UN PROCESSO LUNGO NOVE ANNI
Articolo di Bruno Perini
Una storia lunghissima e drammatica che attraversa tre decenni, cominciata malissimo e finita peggio. Un processo a fisarmonica, stracolmo di incongruenze e di angolature oscure che sembrava non
finire mai. Venticinque anni di inchiesta che si concludono con la condanna definitiva - salvo improbabili colpi di scena da parte dell'inchiesta bresciana, che dovrebbe stabilire se la sentenza d'Appello dell'11 novembre 1995, come ha pubblicamente denunciato Adriano Sofri, fu preconfezionata per chiudere un capitolo della nostra storia che infastidiva quasi tutti. Quale che fosse il verdetto, comunque, una cosa era ormai certa: il processo Calabresi non andra' alla storia (ne' sarebbe andato in caso di assoluzione) come esemplare di giustizia. Un quarto di secolo. L'inchiesta sull'omicidio del commissario di polizia Luigi Calabresi dura da circa 25 anni. Da quando, la mattina del 17 maggio del 1972, Calabresi fu ucciso a colpi di pistola mentre usciva dalla sua abitazione milanese in via Cherubini. Per anni sull'omicidio incombe il silenzio, si fanno supposizioni di ogni genere ma sul piano giudiziario non si muove nulla. Sembra che quella storia debba entrare a far parte del libro dei grandi misteri: pass
ano gli anni di piombo, arrivano gli anni della Milano da bere e dello yuppismo spinto e quella vicenda pare sotterrata dal mutare rapido dei tempi. Nel 1988, dopo ben 16 anni dall'omicidio, arriva improvvisa la svolta: Leonardo Marino, l'uomo che Sofri definira' nel suo promemoria, "San Marino", si presenta in una caserma dei carabinieri e racconta la sua
versione dei fatti. Il pentimento di Marino ha un effetto immediato: il Pm Ferdinando Pomarici chiede e ottiene il 28 luglio del 1988 l'arresto di tre ex dirigenti di Lotta Continua: Adriano Sofri, fondatore di Lotta Continua e docente all'Accademia d'arte di Firenze, Giorgio Pietrostefani, dirigente industriale, e Ovidio Bompressi. I primi due sono accusati di essere i mandanti dell'omicidio mentre Bompressi e' accusato di aver materialmente assassinato il commissario Calabresi. Marino confessa ai giudici di aver guidato l'auto usata per compiere l'attentato. Inizia cosi' una delle piu' tortuose storie giudiziarie del dopoguerra. Il 2 maggio del 1990 c'e' la sentenza di primo grado: 22 anni a Sofri, Pietrostefani e Bompressi, 11 anni a Marino. Il 12 luglio del 1991 la Corte d'Assise d'Appello conferma le condannne inflitte in primo grado. Gli imputati negano ogni responsabilita'. Il 23 ottobre del 1992 la prima clamorosa notizia: le sezioni Unite della Cassazione annullano la sentenza di condanna e rinviano
gli atti alla Corte d'Assise d'Appello di Milano.

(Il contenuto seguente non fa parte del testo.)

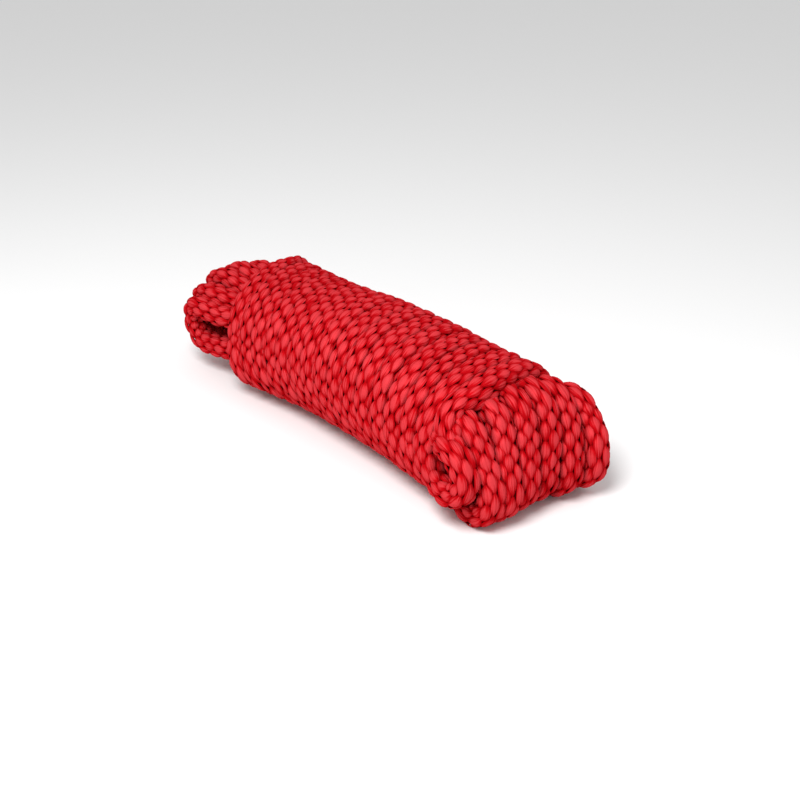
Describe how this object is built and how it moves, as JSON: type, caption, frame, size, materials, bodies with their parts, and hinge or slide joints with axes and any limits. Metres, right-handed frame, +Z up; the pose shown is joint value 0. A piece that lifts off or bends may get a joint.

Sembra che ci sia uno spiraglio per riaprire davvero il processo e la storia che ci sta dietro. E infatti il 21 dicembre del 1993 i giudici d'Appello assolvono tutti, ma il 27 ottobre del 1994 la Cassazione annulla di nuovo con rinvio la sentenza di assoluzione. Sembra che si voglia a tutti i costi la condanna, che arriva puntualmente in secondo grado l'11 novembre del 1995 con la conferma delle pene originarie. L'unico che ne esce indenne e' Leonardo Marino. Per lui il reato e' prescritto.